I am particularly interested in the Tree of Life exercise. This is because of a private discovery I’ve made in recent years about the power of this image. Last summer I wrote a short story in which I described my belief that the Tree of Life’s “leaves for the healing of the nations,” as described in Revelation, are our stories. Now Peter tells me that in the orphans’ trees of life, the children’s roots are their beginning, who was there when they were born. Ground level is where they are at now, and their needs. The trunk is their growth, whether bad or good. (One Tree of Life had written all up and down the trunk: death, death, death.) The branches are the direction their life is going—up or down. The leaves are the people who are closest to them. The fruit is all the good things in their life that they do to others. The bugs that eat trees are HIV or abuse. These are also the winds that blow the tree and shake it.

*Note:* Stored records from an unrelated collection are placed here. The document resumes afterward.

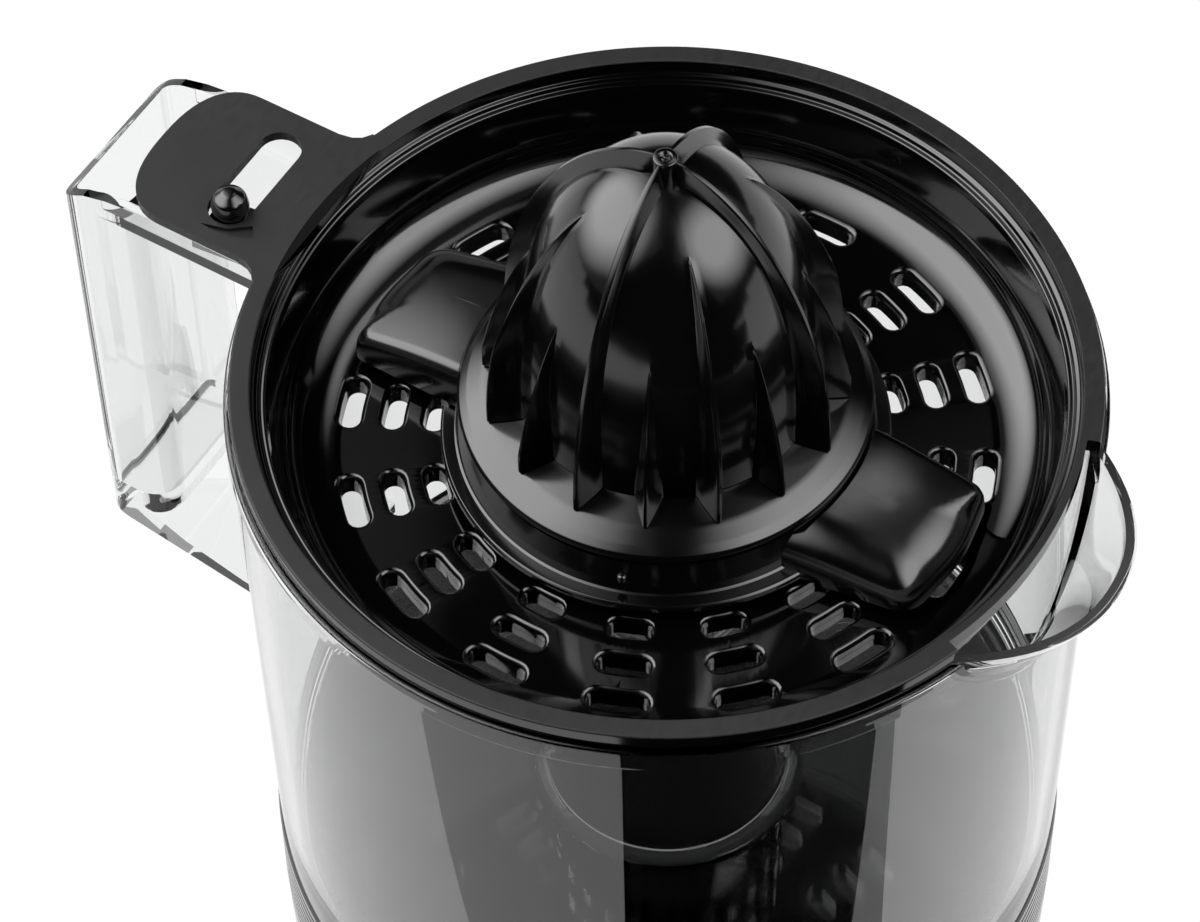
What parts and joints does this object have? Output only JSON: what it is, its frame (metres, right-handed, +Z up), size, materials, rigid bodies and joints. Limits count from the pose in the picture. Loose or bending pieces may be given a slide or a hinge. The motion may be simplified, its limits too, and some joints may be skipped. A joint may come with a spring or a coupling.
{
  "type": "citrus press juicer",
  "caption": "Electric citrus press with a clear handled jug over a motor base, a slotted strainer with a pulp lever, a scraper and a ribbed reaming cone.",
  "frame": {"origin": "centre of the bounding box on the table, under the four feet", "axes": "+Z up along the drive shaft, +X from the handle towards the spout, +Y across"},
  "size_m": [0.2174, 0.1622, 0.24],
  "materials": {
    "base_black": "glossy black",
    "cover_black": "satin black",
    "gloss_black": "glossy black, charcoal grain on the rim and the tab",
    "clear": "clear injection-moulded plastic with a light grey smoke at its edges",
    "rubber": "matte black",
    "steel": "ground steel",
    "zinc": "zinc plated",
    "bronze": "sintered bronze",
    "copper": "enamelled copper winding",
    "nylon": "natural nylon",
    "magnet": "grey laminated core"
  },
  "bodies": {
    "base": {"base_housing": "base_black", "bottom_cover": "cover_black", "foot_1": "rubber", "foot_2": "rubber", "foot_3": "rubber", "foot_4": "rubber", "cover_screw_1": "zinc", "cover_screw_2": "zinc", "cover_screw_3": "zinc", "cord_gland": "rubber", "gearbox_plate": "zinc", "plate_screw_1": "zinc", "plate_screw_2": "zinc", "plate_screw_3": "zinc", "motor_can": "steel", "motor_coil": "copper", "motor_end_cap": "nylon", "motor_screw_1": "zinc", "motor_screw_2": "zinc", "idler_axle": "steel", "lower_bush": "bronze", "upper_bush": "bronze", "switch_body": "cover_black"},
    "motor": {"motor_rotor": "magnet", "motor_shaft": "steel", "motor_pinion": "nylon"},
    "idler": {"idler_gear": "nylon"},
    "output": {"output_gear": "nylon", "return_spring": "steel"},
    "shaft": {"drive_shaft": "steel", "spring_collar": "zinc"},
    "switch": {"switch_plunger": "nylon"},
    "jug": {"jug": "clear"},
    "strainer": {"strainer": "gloss_black"},
    "shutter": {"pulp_shutter": "gloss_black", "pulp_knob": "gloss_black"},
    "washer": {"thrust_washer": "nylon"},
    "scraper": {"scraper": "gloss_black"},
    "small_cone": {"small_cone": "gloss_black"},
    "large_cone": {"large_cone": "gloss_black"}
  },
  "joints": [
    {"name": "jug_lift", "type": "slide", "parent": "base", "child": "jug", "axis": [0, 0, 1], "range_m": [0, 0.13]},
    {"name": "strainer_lift", "type": "slide", "parent": "jug", "child": "strainer", "axis": [0, 0, 1], "range_m": [0, 0.06]},
    {"name": "pulp_lever", "type": "hinge", "parent": "strainer", "child": "shutter", "pos_m": [0.0157, 0, 0.157], "axis": [0, 0, 1], "range_deg": [-11.25, 0]},
    {"name": "cone_set_lift", "type": "slide", "parent": "strainer", "child": "washer", "axis": [0, 0, 1], "range_m": [0, 0.04]},
    {"name": "cone_spin", "type": "hinge", "parent": "washer", "child": "scraper", "pos_m": [0.0157, 0, 0.17], "axis": [0, 0, 1], "continuous": true},
    {"name": "cone_press", "type": "slide", "parent": "scraper", "child": "small_cone", "axis": [0, 0, 1], "range_m": [-0.0016, 0], "stiffness_N_per_m": 4000, "springref_m": 0.0015},
    {"name": "large_cone_lift", "type": "slide", "parent": "small_cone", "child": "large_cone", "axis": [0, 0, 1], "range_m": [0, 0.07]},
    {"name": "output_spin", "type": "hinge", "parent": "base", "child": "output", "pos_m": [0.0157, 0, 0.04], "axis": [0, 0, 1], "continuous": true},
    {"name": "shaft_press", "type": "slide", "parent": "output", "child": "shaft", "axis": [0, 0, 1], "range_m": [-0.0016, 0], "deforming": ["return_spring"]},
    {"name": "idler_spin", "type": "hinge", "parent": "base", "child": "idler", "pos_m": [-0.0128, 0.02437, 0.04], "axis": [0, 0, 1], "continuous": true},
    {"name": "motor_spin", "type": "hinge", "parent": "base", "child": "motor", "pos_m": [-0.0303, 0, 0.04], "axis": [0, 0, 1], "continuous": true},
    {"name": "switch_press", "type": "slide", "parent": "base", "child": "switch", "axis": [0, 0, 1], "range_m": [-0.0016, 0]}
  ],
  "couplings": [
    {"joint": "output_spin", "follows": "cone_spin", "ratio": 1},
    {"joint": "idler_spin", "follows": "cone_spin", "ratio": -4},
    {"joint": "motor_spin", "follows": "cone_spin", "ratio": 12},
    {"joint": "shaft_press", "follows": "cone_press", "ratio": 1},
    {"joint": "switch_press", "follows": "cone_press", "ratio": 1}
  ]
}
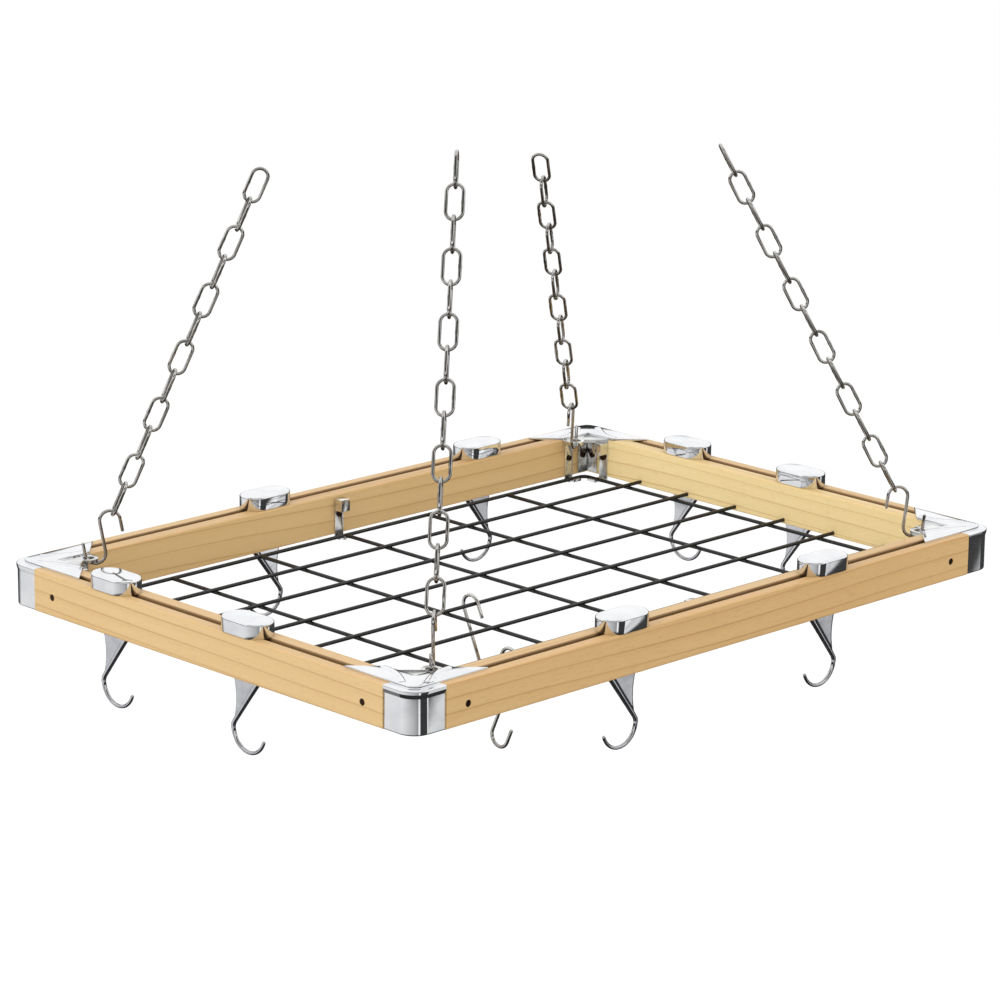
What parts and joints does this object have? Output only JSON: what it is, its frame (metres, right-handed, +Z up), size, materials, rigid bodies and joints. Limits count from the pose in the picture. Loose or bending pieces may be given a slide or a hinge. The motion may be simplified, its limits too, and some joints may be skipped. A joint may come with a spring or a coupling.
{
  "type": "hanging pot rack",
  "caption": "Hanging rectangular pot rack: twin-board wooden frame with metal corners, wire grid shelf, sliding pot hooks and a chain from each corner.",
  "frame": {"origin": "on the vertical centre line of the frame, level with the lowest point of the loose hooks", "axes": "+X along the long rails to the right, +Y across the frame to the back, +Z up"},
  "size_m": [0.842, 0.602, 0.5897],
  "materials": {
    "wood": "clear satin lacquer over pale hardwood",
    "corner": "polished chrome plate",
    "bracket": "polished chrome plate",
    "cap": "polished chrome plate",
    "hook": "polished chrome plate",
    "clip": "chrome plate",
    "loose_wire": "bright nickel plate",
    "chain": "nickel plate",
    "black_wire": "satin black powder coat",
    "screws": "dark oxide"
  },
  "bodies": {
    "frame": {"outer_board_front": "wood", "outer_board_back": "wood", "outer_board_left": "wood", "outer_board_right": "wood", "inner_board_front": "wood", "inner_board_back": "wood", "inner_board_left": "wood", "inner_board_right": "wood", "corner_front_left": "corner", "corner_front_right": "corner", "corner_back_left": "corner", "corner_back_right": "corner", "bracket_front_left": "bracket", "bracket_front_right": "bracket", "bracket_back_left": "bracket", "bracket_back_right": "bracket", "frame_screws": "screws", "bracket_screws": "screws", "clip_screws": "screws", "grid_long_wires": "black_wire", "grid_cross_wires": "black_wire", "grid_rim_wire": "black_wire", "clips_long_rails": "clip", "clips_short_rails": "clip"},
    "rail_hook_front_left": {"cap_front_left": "cap", "hook_front_left": "hook"},
    "rail_hook_front_right": {"cap_front_right": "cap", "hook_front_right": "hook"},
    "rail_hook_back_left": {"cap_back_left": "cap", "hook_back_left": "hook"},
    "rail_hook_back_right": {"cap_back_right": "cap", "hook_back_right": "hook"},
    "rail_hook_left_front": {"cap_left_front": "cap", "hook_left_front": "hook"},
    "rail_hook_left_back": {"cap_left_back": "cap", "hook_left_back": "hook"},
    "rail_hook_right_front": {"cap_right_front": "cap", "hook_right_front": "hook"},
    "rail_hook_right_back": {"cap_right_back": "cap", "hook_right_back": "hook"},
    "loose_inner": {"loose_hook_inner": "loose_wire"},
    "loose_outer": {"loose_hook_outer": "loose_wire"},
    "eye_front_left": {"eye_hook_front_left": "chain"},
    "chain_front_left": {"chain_lower_front_left": "chain"},
    "chain_end_front_left": {"chain_upper_front_left": "chain", "top_link_front_left": "chain"},
    "eye_front_right": {"eye_hook_front_right": "chain"},
    "chain_front_right": {"chain_lower_front_right": "chain"},
    "chain_end_front_right": {"chain_upper_front_right": "chain", "top_link_front_right": "chain"},
    "eye_back_left": {"eye_hook_back_left": "chain"},
    "chain_back_left": {"chain_lower_back_left": "chain"},
    "chain_end_back_left": {"chain_upper_back_left": "chain", "top_link_back_left": "chain"},
    "eye_back_right": {"eye_hook_back_right": "chain"},
    "chain_back_right": {"chain_lower_back_right": "chain"},
    "chain_end_back_right": {"chain_upper_back_right": "chain", "top_link_back_right": "chain"}
  },
  "joints": [
    {"name": "slide_front_left", "type": "slide", "parent": "frame", "child": "rail_hook_front_left", "axis": [1, 0, 0], "range_m": [-0.147, 0.108]},
    {"name": "slide_front_right", "type": "slide", "parent": "frame", "child": "rail_hook_front_right", "axis": [1, 0, 0], "range_m": [-0.111, 0.11]},
    {"name": "slide_back_left", "type": "slide", "parent": "frame", "child": "rail_hook_back_left", "axis": [1, 0, 0], "range_m": [-0.187, 0.068]},
    {"name": "slide_back_right", "type": "slide", "parent": "frame", "child": "rail_hook_back_right", "axis": [1, 0, 0], "range_m": [-0.173, 0.048]},
    {"name": "slide_left_front", "type": "slide", "parent": "frame", "child": "rail_hook_left_front", "axis": [0, 1, 0], "range_m": [-0.11, 0.056]},
    {"name": "slide_left_back", "type": "slide", "parent": "frame", "child": "rail_hook_left_back", "axis": [0, 1, 0], "range_m": [-0.07, 0.012]},
    {"name": "slide_right_front", "type": "slide", "parent": "frame", "child": "rail_hook_right_front", "axis": [0, 1, 0], "range_m": [-0.118, 0.048]},
    {"name": "slide_right_back", "type": "slide", "parent": "frame", "child": "rail_hook_right_back", "axis": [0, 1, 0], "range_m": [-0.049, 0.033]},
    {"name": "swing_loose_inner", "type": "hinge", "parent": "frame", "child": "loose_inner", "pos_m": [-0.085, -0.036, 0.09815], "axis": [1, 0, 0], "range_deg": [-25, 25]},
    {"name": "swing_loose_outer", "type": "hinge", "parent": "frame", "child": "loose_outer", "pos_m": [-0.184, -0.18, 0.09815], "axis": [1, 0, 0], "range_deg": [-25, 25]},
    {"name": "swing_eye_front_left", "type": "hinge", "parent": "frame", "child": "eye_front_left", "pos_m": [-0.348, -0.24878, 0.1418], "axis": [0.6517, -0.7585, 0], "range_deg": [0, 30]},
    {"name": "swing_chain_front_left", "type": "hinge", "parent": "eye_front_left", "child": "chain_front_left", "pos_m": [-0.33574, -0.23824, 0.17557], "axis": [0.6517, -0.7585, 0], "range_deg": [0, 75]},
    {"name": "fold_chain_front_left", "type": "hinge", "parent": "chain_front_left", "child": "chain_end_front_left", "pos_m": [-0.27243, -0.18385, 0.34987], "axis": [0.6517, -0.7585, 0], "range_deg": [0, 80]},
    {"name": "swing_eye_front_right", "type": "hinge", "parent": "frame", "child": "eye_front_right", "pos_m": [0.34766, -0.2492, 0.1418], "axis": [0.5934, 0.8049, 0], "range_deg": [0, 30]},
    {"name": "swing_chain_front_right", "type": "hinge", "parent": "eye_front_right", "child": "chain_front_right", "pos_m": [0.33362, -0.23885, 0.17493], "axis": [0.5934, 0.8049, 0], "range_deg": [0, 75]},
    {"name": "fold_chain_front_right", "type": "hinge", "parent": "chain_front_right", "child": "chain_end_front_right", "pos_m": [0.26114, -0.18541, 0.34592], "axis": [0.5934, 0.8049, 0], "range_deg": [0, 80]},
    {"name": "swing_eye_back_left", "type": "hinge", "parent": "frame", "child": "eye_back_left", "pos_m": [-0.34754, 0.24937, 0.1418], "axis": [-0.57, -0.8216, 0], "range_deg": [0, 30]},
    {"name": "swing_chain_back_left", "type": "hinge", "parent": "eye_back_left", "child": "chain_back_left", "pos_m": [-0.33512, 0.24075, 0.17605], "axis": [-0.57, -0.8216, 0], "range_deg": [0, 75]},
    {"name": "fold_chain_back_left", "type": "hinge", "parent": "chain_back_left", "child": "chain_end_back_left", "pos_m": [-0.271, 0.19627, 0.35285], "axis": [-0.57, -0.8216, 0], "range_deg": [0, 80]},
    {"name": "swing_eye_back_right", "type": "hinge", "parent": "frame", "child": "eye_back_right", "pos_m": [0.34727, 0.24979, 0.1418], "axis": [-0.5115, 0.8593, 0], "range_deg": [0, 30]},
    {"name": "swing_chain_back_right", "type": "hinge", "parent": "eye_back_right", "child": "chain_back_right", "pos_m": [0.33305, 0.24133, 0.17539], "axis": [-0.5115, 0.8593, 0], "range_deg": [0, 75]},
    {"name": "fold_chain_back_right", "type": "hinge", "parent": "chain_back_right", "child": "chain_end_back_right", "pos_m": [0.25965, 0.19763, 0.34873], "axis": [-0.5115, 0.8593, 0], "range_deg": [0, 80]}
  ]
}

Peter says that at these workshops the children do a lot of singing and play games. They talk about the strengths you need to handle the bugs. They help the children think of situations when they solved problems. They paint their strengths. Then the children ask, “Who am I?”
I ask Peter for stories. • One orphan told about an uncle who wanted to take the house from the boy and his siblings. • A girl said, “I wear whatever my gogo says and because I have nothing I have to say thank you. But I wish my mother were alive, then I’d say to my mother that I’d like to wear something trendy. But I say nothing because I must be thankful.” • Seven-year old Melissa said she has a “big pain in her heart where her mother died.” When she was asked, “How can we help?” she said, “Maybe we can pray.”
I ask Peter about the vulnerability of the orphans. He says of the children who have admitted to being raped, 80% were raped by people they knew.